Hiroko Tsutsui1, Kiyoaki Matsui1, Norifumi Kawada1, Yasuko Hyodo1, Naoki Hayashi1, Haruki Okamura1, Koji Higashino1, Kenji Nakanishi1
1Department of Immunology and Medical Zoology, Hyogo College of Medicine, Nishinomiya, Japan
Tóm tắt
Abstract
When LPS is administered to heat-killed Propionibacterium acnes-primed BALB/c nude mice, they develop endotoxin-induced liver injury. As previously reported, this liver injury can be prevented by treatment with an Ab against IL-18, a novel cytokine with the ability to induce IFN-gamma production and up-regulate functional Fas ligand (FasL) expression. To identify the pathologic role of IL-18 in this liver injury, we investigated the hepatic cytokine network and FasL induction after LPS challenge. After LPS challenge to BALB/c nude mice, their livers expressed IL-12 mRNA, followed by the induction of IFN-gamma and FasL mRNA and then by the late elevation of TNF-alpha mRNA, but stably expressed IL-18 mRNA. The TNF-alpha induction curve had two peaks.
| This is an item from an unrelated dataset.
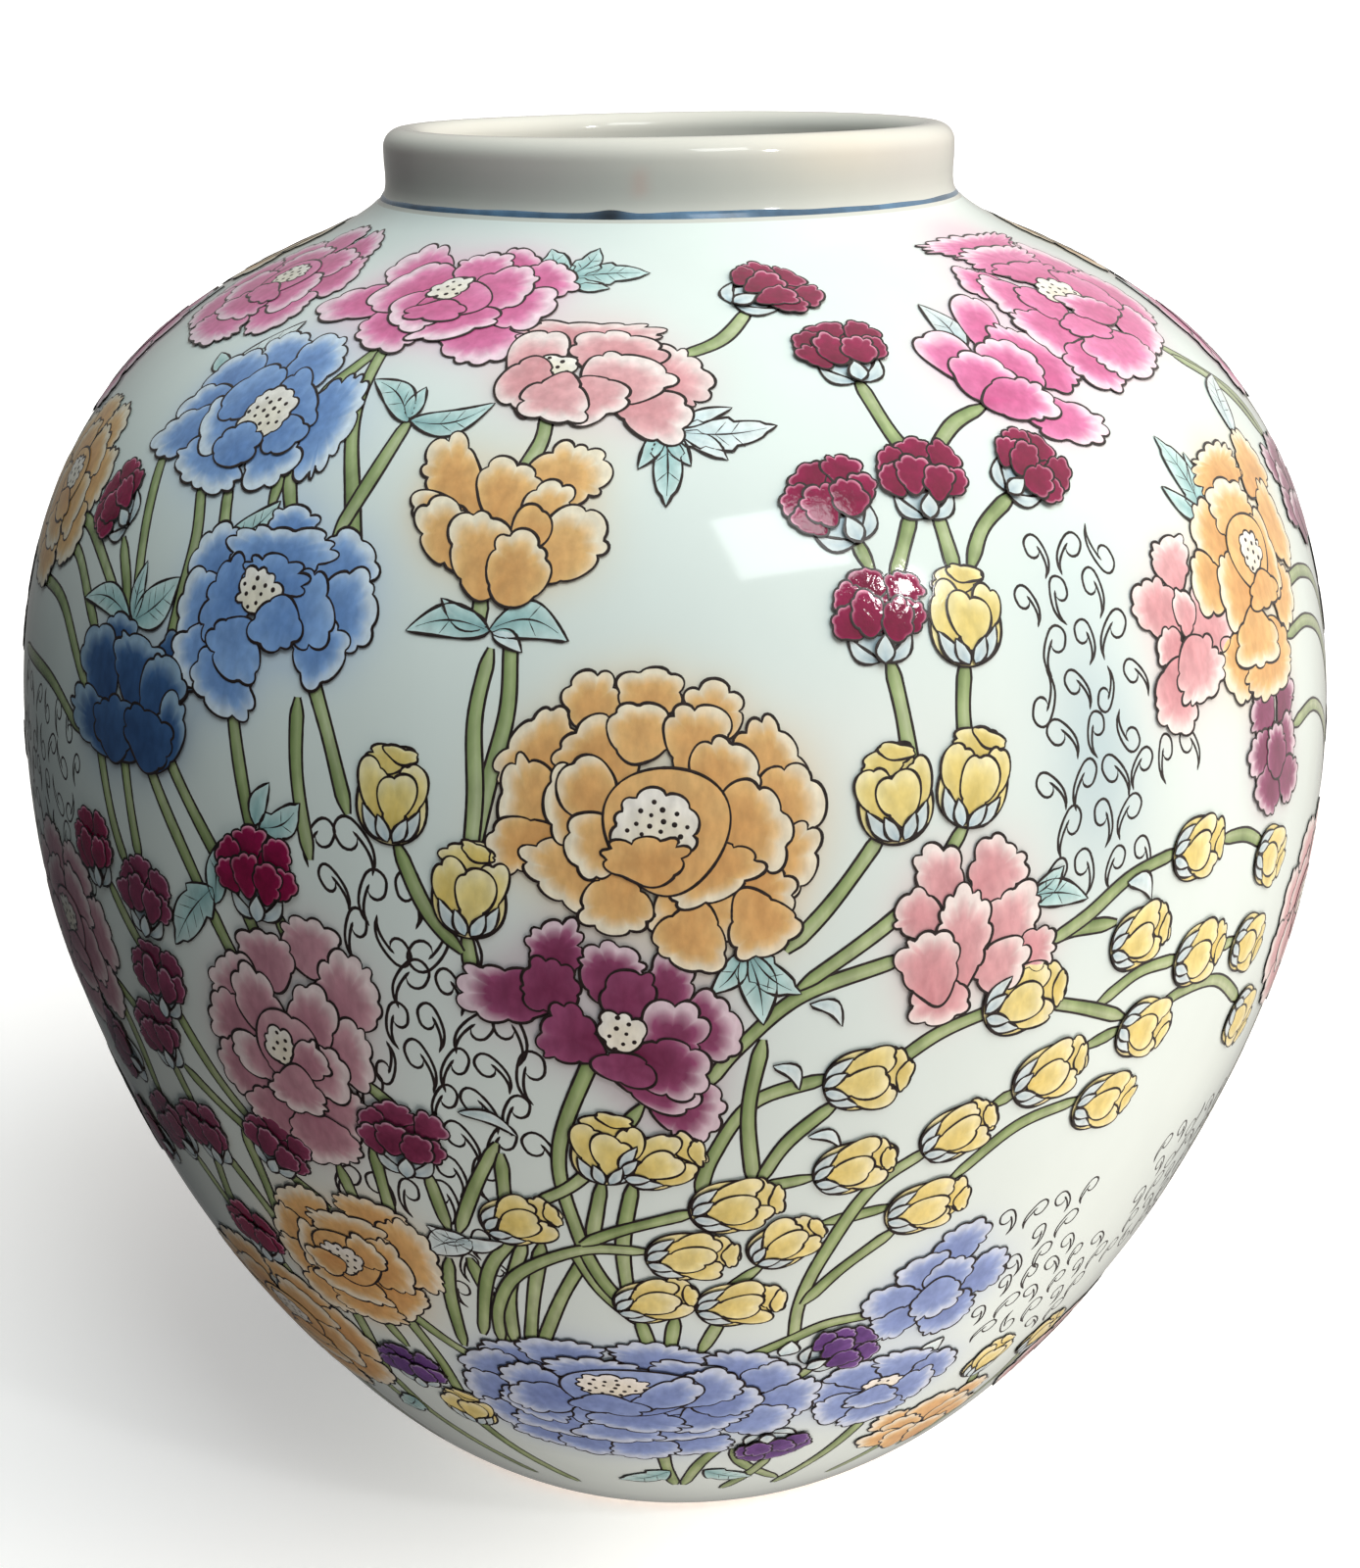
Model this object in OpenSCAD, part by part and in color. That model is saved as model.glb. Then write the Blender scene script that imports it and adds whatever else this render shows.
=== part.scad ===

The first peak was the result of the direct reaction to LPS, and the late peak might have been induced, since P. acnes-elicited Kupffer cells showed one-peak TNF-alpha kinetics in response to LPS stimulation in vitro. LPS-activated P. acnes-elicited Kupffer cells secreted both IL-12 and IL-18, as determined by ELISA and bioassay, respectively. The in vivo administration of anti-IL-18 just before an LPS challenge suppressed not only the induction of IFN-gamma and the late TNF-alpha elevation, but also the FasL induction, resulting in the total prevention of liver injury, whereas such an anti-IL-12 treatment did not. Anti-IFN-gamma treatment reduced the late increase in TNF-alpha, but not FasL, resulting in a partial prevention of the liver injury. The administration of anti-TNF-alpha just before elevation of the late TNF-alpha peak also markedly, but incompletely, suppressed the LPS-induced liver injury. These data suggested that IL-18 activates both TNF-alpha- and FasL-mediated hepatocytotoxic pathways in endotoxin-induced liver injury.